*** DATA SECTION

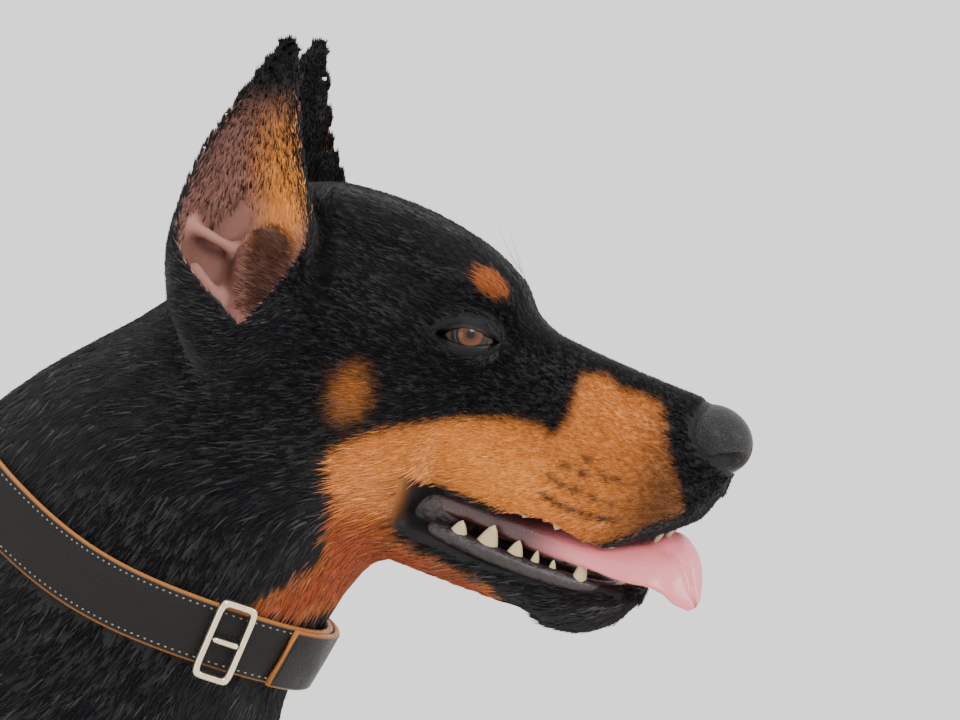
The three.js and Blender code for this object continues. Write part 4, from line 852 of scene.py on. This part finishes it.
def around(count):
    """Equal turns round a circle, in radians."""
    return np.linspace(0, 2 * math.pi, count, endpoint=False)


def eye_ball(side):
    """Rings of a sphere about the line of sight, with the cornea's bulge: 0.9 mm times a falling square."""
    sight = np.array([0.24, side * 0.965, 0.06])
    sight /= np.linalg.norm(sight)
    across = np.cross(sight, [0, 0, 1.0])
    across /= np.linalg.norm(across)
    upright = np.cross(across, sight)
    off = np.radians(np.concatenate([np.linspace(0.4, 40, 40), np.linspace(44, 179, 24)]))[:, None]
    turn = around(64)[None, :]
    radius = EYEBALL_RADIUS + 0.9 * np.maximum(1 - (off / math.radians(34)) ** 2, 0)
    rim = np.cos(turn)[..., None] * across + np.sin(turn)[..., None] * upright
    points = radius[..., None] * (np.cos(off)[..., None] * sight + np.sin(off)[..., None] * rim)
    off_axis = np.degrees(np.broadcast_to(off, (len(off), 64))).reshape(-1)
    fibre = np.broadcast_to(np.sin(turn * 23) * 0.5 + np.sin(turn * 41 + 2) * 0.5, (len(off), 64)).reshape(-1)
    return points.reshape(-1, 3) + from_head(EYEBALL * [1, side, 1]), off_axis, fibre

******

▶ _GOAL_: Repeat the listing above without any change.

▶ _EXERCISE RESPONSE_:
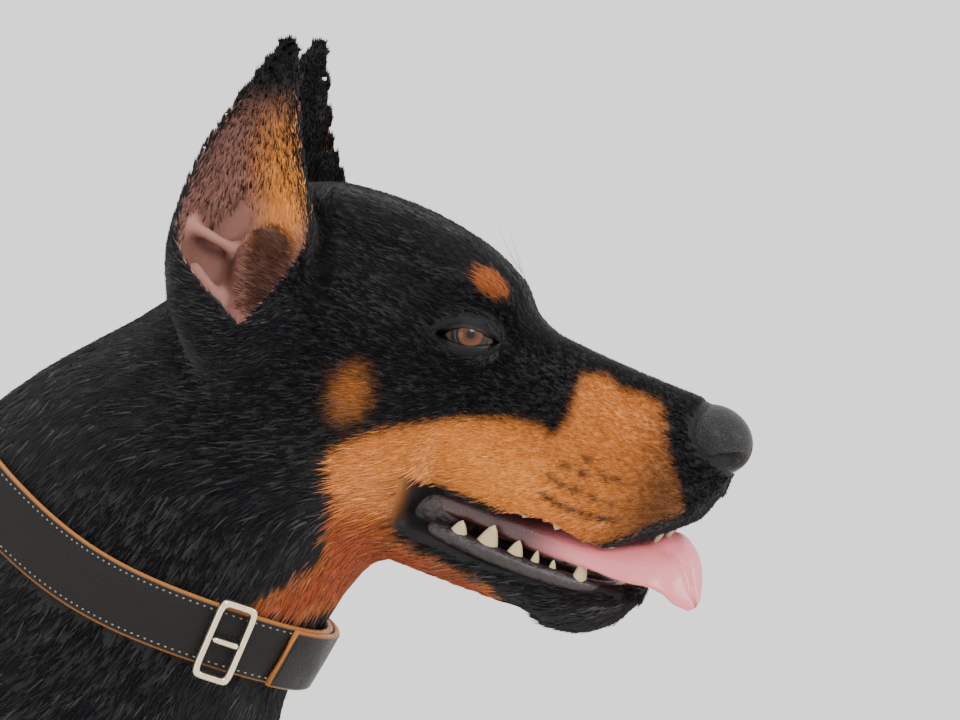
The three.js and Blender code for this object continues. Write part 4, from line 852 of scene.py on. This part finishes it.
def around(count):
    """Equal turns round a circle, in radians."""
    return np.linspace(0, 2 * math.pi, count, endpoint=False)


def eye_ball(side):
    """Rings of a sphere about the line of sight, with the cornea's bulge: 0.9 mm times a falling square."""
    sight = np.array([0.24, side * 0.965, 0.06])
    sight /= np.linalg.norm(sight)
    across = np.cross(sight, [0, 0, 1.0])
    across /= np.linalg.norm(across)
    upright = np.cross(across, sight)
    off = np.radians(np.concatenate([np.linspace(0.4, 40, 40), np.linspace(44, 179, 24)]))[:, None]
    turn = around(64)[None, :]
    radius = EYEBALL_RADIUS + 0.9 * np.maximum(1 - (off / math.radians(34)) ** 2, 0)
    rim = np.cos(turn)[..., None] * across + np.sin(turn)[..., None] * upright
    points = radius[..., None] * (np.cos(off)[..., None] * sight + np.sin(off)[..., None] * rim)
    off_axis = np.degrees(np.broadcast_to(off, (len(off), 64))).reshape(-1)
    fibre = np.broadcast_to(np.sin(turn * 23) * 0.5 + np.sin(turn * 41 + 2) * 0.5, (len(off), 64)).reshape(-1)
    return points.reshape(-1, 3) + from_head(EYEBALL * [1, side, 1]), off_axis, fibre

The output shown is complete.